I thought the Dr. Pepper logo was an odd addition to the graphics scheme and teased Jim, wondering if he was going to add a Cheetos or Ice Cream sandwich logo on the hood too (his fav snacks)…little did I know, Dr. Pepper was a team sponsor and Jim sent me a team photo (below) to prove it. (Im an idiot)
Jim (L) and Roger Skime (R). Roger gave Jim a big thumbs up approval on the project.


  1. Awesome build! As incredible as this engine would’ve been, ultimately the choice to go with the lighter and narrower Firecat was the right one, in my opinion, as that sled inspired a whole new generation of riders. In a perfect world perhaps we could’ve had both. Regardless, it’s cool to see a legend-that-never-was get the treatment it deserves.

  2. Wow. BTW since they had to delete the radiator, he must be running extrusions in the tunnel? I’m geeking out on the technology on display here. Is there such a thing as a closed course oval speed record for sleds? This thing could be a candidate for that.

  3. We were waiting with bated breath for the 1100 valve motor for 2003. Instead, they sent a 900 twin that was “going to be faster than the Tcat”. That was settled quickly once the lake froze. Fortunately, the Firecats were fast and proved worthy.

    A big THANK YOU for sharing this! To see that motor actually on a chassis ready to rock is a real treat. Hope to see future video of it making a pass on Kevlar Lake.

  4. What a Masterpiece Jim created. Hundreds of years from now Jim’s name will be read in the same sentence as Picasso and Rembrandt. Hope to see this Beautiful creation in person someday!! I would have parked it in my living room by now!! Congrats to the whole team!!

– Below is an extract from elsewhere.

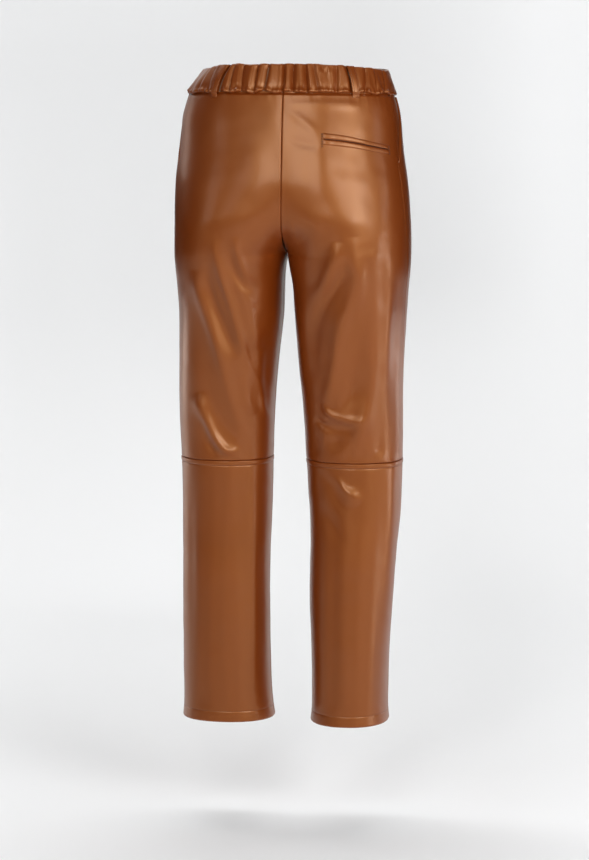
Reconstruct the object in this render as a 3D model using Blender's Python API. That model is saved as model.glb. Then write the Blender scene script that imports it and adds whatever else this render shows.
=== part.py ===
"""Straight, high-waisted faux leather trousers, held at the waist as when worn.

Units are metres, +Z is up, the front faces -Y and the wearer's left is +X.
The origin is the middle of the waist opening, halfway up the waistband.
Every panel is a thin wall over one surface, skin(), which is worked out from
the section tables below. A place on it is a side, a turn and a height. The turn
is the angle round that leg's section, from 0 at the inseam over the front to
0.5 at the side and on over the back to 1. Above the crotch the two legs' sections
run together, so each is cut off where it meets the centre seams, at edge().
"""
import math

import bmesh
import bpy
from mathutils import Vector

# ------------------------------------------------------------ cloth and seams
WALL = 0.0016              # faux leather with its knit backing
HEM_WALL = 0.0030          # the turned-up hem is two layers
SEAM_GAP = 0.0003          # pieces stand this far apart at a seam
FULLNESS = 2.2             # 2 is an ellipse, more is squarer
SIDES = {"left": 1.0, "right": -1.0}

# ------------------------------------------------------------ levels (height)
BAND_TOP = 0.022
WAIST_SEAM = -0.022
CROTCH = -0.256
KNEE_SEAM = -0.566
HEM = -0.966
HEM_TURN_UP = 0.016
HEM_STEP = 0.004           # height over which the turned-up layer ends
CROTCH_BLEND = 0.160       # height over which the two legs part
BACK_TILT = 0.076          # rise of the waist from front to back
LEFT_TILT = 0.014          # rise of the waist from right to left
TILT_FADE = (-0.130, -0.030)

VALLEY_STEEP = 1.2         # steepest slope taken out of the centre seams
VALLEY_WIDTH = 0.014       # and how far that rounding reaches

# ------------------------------------------------------------ waistband, loops
BAND_RISE = 0.0028         # crest of a gather above the panels
BAND_INSIDE = 0.0006       # inner face of the band, below the panels' outer face
FLAT_RISE = 0.0014         # front half of the band, which has no gathers
BAND_ROWS = (-0.0220, -0.0165, 0.0, 0.0165, 0.0220)
PINCH = 0.25               # part of a gather's rise that its sewn edges hold down
PUFF = 0.6                 # 1 is a round gather, less is flatter with tighter valleys
END_VALLEY = 0.0008        # depth of the gathers' last valley, at the side seam
LOOP_WIDTH = 0.0105
LOOP_WALL = 0.0016
LOOP_BOW = 0.0015          # how far a loop stands off the band halfway up
LOOP_BELOW = 0.0085        # the loop's sewn end, below the waist seam
LOOP_CLIMB = (0.0045, 0.0005)   # below the seam, where it climbs onto the band
LOOP_SHORT = 0.0005        # the loop's top end, below the band's edge
LOOP_STEPS = 5
# loop: side, turn at its foot, turn at its top
LOOPS = {
    "belt_loop_back_left": ("left", 0.639, 0.650),
    "belt_loop_back_right": ("right", 0.639, 0.6385),
    "belt_loop_front_left": ("left", 0.357, 0.357),
    "belt_loop_front_right": ("right", 0.357, 0.357),
}
# gathers: each valley's distance from the centre back at the waist seam
# (minus is the wearer's left), its shift at the top edge, and its depth
DISTANCE, SHIFT, DEPTH = range(3)
GATHERS = (
    (-0.1580, 0.006, 0.0012),
    (-0.1410, 0.008, 0.0010),
    (-0.1260, 0.010, 0.0012),
    (-0.1120, 0.012, 0.0008),
    (-0.0960, 0.012, 0.0022),
    (-0.0830, 0.004, 0.0018),
    (-0.0690, 0.008, 0.0020),
    (-0.0560, 0.006, 0.0014),
    (-0.0440, 0.004, 0.0022),
    (-0.0280, 0.003, 0.0022),
    (-0.0150, 0.001, 0.0012),
    (-0.0030, 0.002, 0.0022),
    (0.0110, 0.005, 0.0022),
    (0.0310, 0.005, 0.0022),
    (0.0430, 0.001, 0.0014),
    (0.0560, 0.004, 0.0010),
    (0.0680, 0.003, 0.0014),
    (0.0785, 0.001, 0.0018),
    (0.0890, 0.001, 0.0016),
    (0.0990, 0.002, 0.0022),
    (0.1130, 0.003, 0.0008),
    (0.1280, 0.004, 0.0014),
    (0.1440, 0.003, 0.0014),
    (0.1600, 0.004, 0.0012),
)
GATHER_STEPS = (0.0, 0.16, 0.5, 0.84)   # columns across each gather

# ------------------------------------------------------------ pockets
# back pocket, wearer's right: turn, and the heights of its edges and mouth there
TURN, UPPER_EDGE, MOUTH, LOWER_EDGE = range(4)
POCKET = (
    (0.6965, -0.0765, -0.0840, -0.0912),
    (0.6705, -0.0788, -0.0860, -0.0932),
    (0.6435, -0.0826, -0.0892, -0.0962),
    (0.6135, -0.0876, -0.0934, -0.1000),
    (0.5760, -0.0926, -0.0980, -0.1040),
)
WELT_WALL = 0.0013
WELT_STEPS = 12
WELT_GAP = 0.0008          # the mouth between the two welts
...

  5. What a beautiful sled! That motor in a 2003 TCat would have been a headache for the Blue and Yellow guys. I remember Dr.Pepper promotions with CAT back in the 70’s. Kind’a think when I bought my ’79 ElTigre 6000 in fall of ’78 that there was a Tony’s Pizza and Dr.Pepper promo going on,, but my memory on that stuff gets difficult as time goes on.